Dune Curves. Death Valley National Park, CA ©David Gardner

Dunes. Death Valley National Park, CA ©David Gardner

Later in the day, we drove up to the Charcoal Kilns high up in the Panamint Mountains. The Kilns are beehive shaped and were built to make charcoal from surrounding mesquite trees. It was my first time to this place, but overcast skies created too flat of light and I wasn’t too happy with my resulting images. It was a cool place to visit though.

Charcoal Kilns at Wildrose. Death Valley. ©David Gardner

Thursday, March 25th, we decided on a drive through Titus Canyon. The road was just opened for the season 4 days earlier, so we thought it a perfect time to do it. We stopped in the ghost town of Rhyolite, and the Albert Szukalski Gold Well Open Air Museum just outside the town before going through the canyon. We’ve been here before, but it is always interesting to see new developments and restorations. Also the new additions in the art park can be interesting.
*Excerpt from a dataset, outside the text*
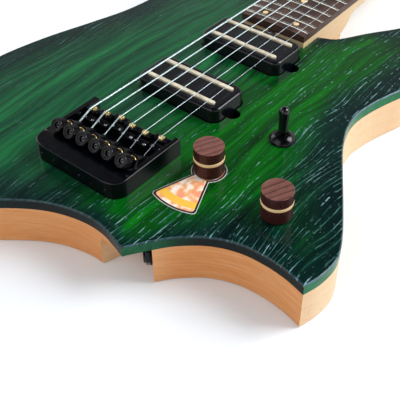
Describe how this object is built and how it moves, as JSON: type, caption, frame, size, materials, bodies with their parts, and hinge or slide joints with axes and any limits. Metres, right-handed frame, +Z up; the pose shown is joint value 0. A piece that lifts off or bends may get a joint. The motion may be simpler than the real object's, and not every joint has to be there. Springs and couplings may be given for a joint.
{
  "type": "headless electric guitar",
  "caption": "Headless electric guitar with a green stained top, natural back, tail tuners in the bridge, blade pickups, pull control and an output jack under a tail point.",
  "frame": {"origin": "on the centre line below the saddles, in the plane of the body's back, on which the guitar lies", "axes": "+Y along the strings to the head, +X to the treble side, +Z up out of the top"},
  "size_m": [0.2996, 0.8142, 0.06],
  "materials": {
    "alder": "natural satin lacquer",
    "black_metal": "satin black",
    "black_plastic": "satin",
    "bone": "satin",
    "brass": "turned",
    "card": "printed, glossy",
    "maple": "natural satin lacquer",
    "pale_steel": "polished",
    "rosewood": "oiled",
    "stained_ash": "glossy green stain over open pores",
    "steel": "plain wound or drawn"
  },
  "bodies": {
    "body": {"body_back": "alder", "body_top": "stained_ash", "bridge_base": "black_metal", "bridge_pickup": "black_plastic", "bridge_pickup_blades": "pale_steel", "control_cover": "black_plastic", "fretboard": "rosewood", "headpiece": "black_metal", "jack_lead": "black_plastic", "neck": "maple", "neck_pickup": "black_plastic", "neck_pickup_blades": "pale_steel", "neck_screw_1": "black_metal", "neck_screw_2": "black_metal", "neck_screw_3": "black_metal", "neck_screw_4": "black_metal", "nut": "bone", "output_jack": "black_metal", "pull_tag": "card", "strap_button_horn": "black_metal", "strap_button_tail": "black_metal", "string_1": "steel", "string_2": "steel", "string_3": "steel", "string_4": "steel", "string_5": "steel", "string_6": "steel", "string_clamp": "black_metal", "switch_case": "steel", "switch_collar": "black_metal", "tone_pot": "steel", "truss_rod": "steel", "volume_pot": "steel"},
    "tuner_knob_1_turn": {"tuner_knob_1": "black_metal"},
    "puller_1_travel": {"puller_1": "brass"},
    "saddle_1_travel": {"saddle_1": "black_metal"},
    "tuner_knob_2_turn": {"tuner_knob_2": "black_metal"},
    "puller_2_travel": {"puller_2": "brass"},
    "saddle_2_travel": {"saddle_2": "black_metal"},
    "tuner_knob_3_turn": {"tuner_knob_3": "black_metal"},
    "puller_3_travel": {"puller_3": "brass"},
    "saddle_3_travel": {"saddle_3": "black_metal"},
    "tuner_knob_4_turn": {"tuner_knob_4": "black_metal"},
    "puller_4_travel": {"puller_4": "brass"},
    "saddle_4_travel": {"saddle_4": "black_metal"},
    "tuner_knob_5_turn": {"tuner_knob_5": "black_metal"},
    "puller_5_travel": {"puller_5": "brass"},
    "saddle_5_travel": {"saddle_5": "black_metal"},
    "tuner_knob_6_turn": {"tuner_knob_6": "black_metal"},
    "puller_6_travel": {"puller_6": "brass"},
    "saddle_6_travel": {"saddle_6": "black_metal"},
    "volume_pull_part": {"volume_plunger": "black_plastic"},
    "volume_turn_part": {"volume_knob": "rosewood", "volume_ring": "maple", "volume_shaft": "steel"},
    "tone_turn_part": {"tone_knob": "rosewood", "tone_ring": "maple", "tone_shaft": "steel"},
    "switch_lever_part": {"switch_lever": "black_plastic"},
    "truss_wheel_part": {"truss_wheel": "steel"}
  },
  "joints": [
    {"name": "tuner_1_turn", "type": "hinge", "parent": "body", "child": "tuner_knob_1_turn", "pos_m": [-0.027, -0.0342, 0.0534], "axis": [0, -0.8192, 0.5736], "range_deg": [-1080, 720]},
    {"name": "puller_1_slide", "type": "slide", "parent": "body", "child": "puller_1_travel", "axis": [0, -0.8192, 0.5736], "range_m": [-0.00225, 0.0015]},
    {"name": "saddle_1_slide", "type": "slide", "parent": "body", "child": "saddle_1_travel", "axis": [0, 1, 0], "range_m": [-0.0015, 0.003]},
    {"name": "tuner_2_turn", "type": "hinge", "parent": "body", "child": "tuner_knob_2_turn", "pos_m": [-0.0162, -0.0342, 0.0534], "axis": [0, -0.8192, 0.5736], "range_deg": [-1080, 720]},
    {"name": "puller_2_slide", "type": "slide", "parent": "body", "child": "puller_2_travel", "axis": [0, -0.8192, 0.5736], "range_m": [-0.00225, 0.0015]},
    {"name": "saddle_2_slide", "type": "slide", "parent": "body", "child": "saddle_2_travel", "axis": [0, 1, 0], "range_m": [-0.0015, 0.003]},
    {"name": "tuner_3_turn", "type": "hinge", "parent": "body", "child": "tuner_knob_3_turn", "pos_m": [-0.0054, -0.0342, 0.0534], "axis": [0, -0.8192, 0.5736], "range_deg": [-1080, 720]},
    {"name": "puller_3_slide", "type": "slide", "parent": "body", "child": "puller_3_travel", "axis": [0, -0.8192, 0.5736], "range_m": [-0.00225, 0.0015]},
    {"name": "saddle_3_slide", "type": "slide", "parent": "body", "child": "saddle_3_travel", "axis": [0, 1, 0], "range_m": [-0.0015, 0.003]},
    {"name": "tuner_4_turn", "type": "hinge", "parent": "body", "child": "tuner_knob_4_turn", "pos_m": [0.0054, -0.0342, 0.0534], "axis": [0, -0.8192, 0.5736], "range_deg": [-1080, 720]},
    {"name": "puller_4_slide", "type": "slide", "parent": "body", "child": "puller_4_travel", "axis": [0, -0.8192, 0.5736], "range_m": [-0.00225, 0.0015]},
    {"name": "saddle_4_slide", "type": "slide", "parent": "body", "child": "saddle_4_travel", "axis": [0, 1, 0], "range_m": [-0.0015, 0.003]},
    {"name": "tuner_5_turn", "type": "hinge", "parent": "body", "child": "tuner_knob_5_turn", "pos_m": [0.0162, -0.0342, 0.0534], "axis": [0, -0.8192, 0.5736], "range_deg": [-1080, 720]},
    {"name": "puller_5_slide", "type": "slide", "parent": "body", "child": "puller_5_travel", "axis": [0, -0.8192, 0.5736], "range_m": [-0.00225, 0.0015]},
    {"name": "saddle_5_slide", "type": "slide", "parent": "body", "child": "saddle_5_travel", "axis": [0, 1, 0], "range_m": [-0.0015, 0.003]},
    {"name": "tuner_6_turn", "type": "hinge", "parent": "body", "child": "tuner_knob_6_turn", "pos_m": [0.027, -0.0342, 0.0534], "axis": [0, -0.8192, 0.5736], "range_deg": [-1080, 720]},
    {"name": "puller_6_slide", "type": "slide", "parent": "body", "child": "puller_6_travel", "axis": [0, -0.8192, 0.5736], "range_m": [-0.00225, 0.0015]},
    {"name": "saddle_6_slide", "type": "slide", "parent": "body", "child": "saddle_6_travel", "axis": [0, 1, 0], "range_m": [-0.0015, 0.003]},
    {"name": "volume_pull", "type": "slide", "parent": "body", "child": "volume_pull_part", "axis": [0, 0, 1], "range_m": [0, 0.0045]},
    {"name": "volume_turn", "type": "hinge", "parent": "volume_pull_part", "child": "volume_turn_part", "pos_m": [0.0595, 0.0071, 0.035], "axis": [0, 0, 1], "range_deg": [0, 300]},
    {"name": "tone_turn", "type": "hinge", "parent": "body", "child": "tone_turn_part", "pos_m": [0.1127, 0.0014, 0.035], "axis": [0, 0, 1], "range_deg": [0, 300]},
    {"name": "switch_rock", "type": "hinge", "parent": "body", "child": "switch_lever_part", "pos_m": [0.0767, 0.0592, 0.0335], "axis": [1, 0, 0], "range_deg": [-12, 12]},
    {"name": "truss_turn", "type": "hinge", "parent": "body", "child": "truss_wheel_part", "pos_m": [0, 0.156, 0.0343], "axis": [0, 1, 0], "range_deg": [-360, 360]}
  ],
  "couplings": [
    {"joint": "tuner_1_turn", "follows": "puller_1_slide", "rad_per_m": 8377.6},
    {"joint": "tuner_2_turn", "follows": "puller_2_slide", "rad_per_m": 8377.6},
    {"joint": "tuner_3_turn", "follows": "puller_3_slide", "rad_per_m": 8377.6},
    {"joint": "tuner_4_turn", "follows": "puller_4_slide", "rad_per_m": 8377.6},
    {"joint": "tuner_5_turn", "follows": "puller_5_slide", "rad_per_m": 8377.6},
    {"joint": "tuner_6_turn", "follows": "puller_6_slide", "rad_per_m": 8377.6}
  ]
}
Rhyolite Bank. ©David Gardner

Bottle House. Rhyolite, NV ©David Gardner

Shrouded Rider. Rhyolite, NV ©David Gardner

Hands on a Bench. Rhyolite, NV ©David Gardner

Desert Queen. Rhyolite, NV ©Davd Gardner

The first 10 miles of the one way dirt and gravel road is not real exciting, but it eventually moves into the canyon itself and begins to get spectacular. After climbing a number of switchbacks we arrived at Red Pass – a narrow turnout at the top that provides enough room to park and hang out awhile. The view of multi-colored hills and cliffs is well worth the rough ride and we did hang awhile. As the road descends, it passes an old mining town called Leadville. There are just a couple of shacks and few other artifacts remaining and we moved on pretty quickly. Going further, the road continues to narrow and begins to twist through the canyon. If the sun is in the right position, reflections will bounce off the walls and create glows on the other side. We were a bit late getting to this point so it was less than perfect.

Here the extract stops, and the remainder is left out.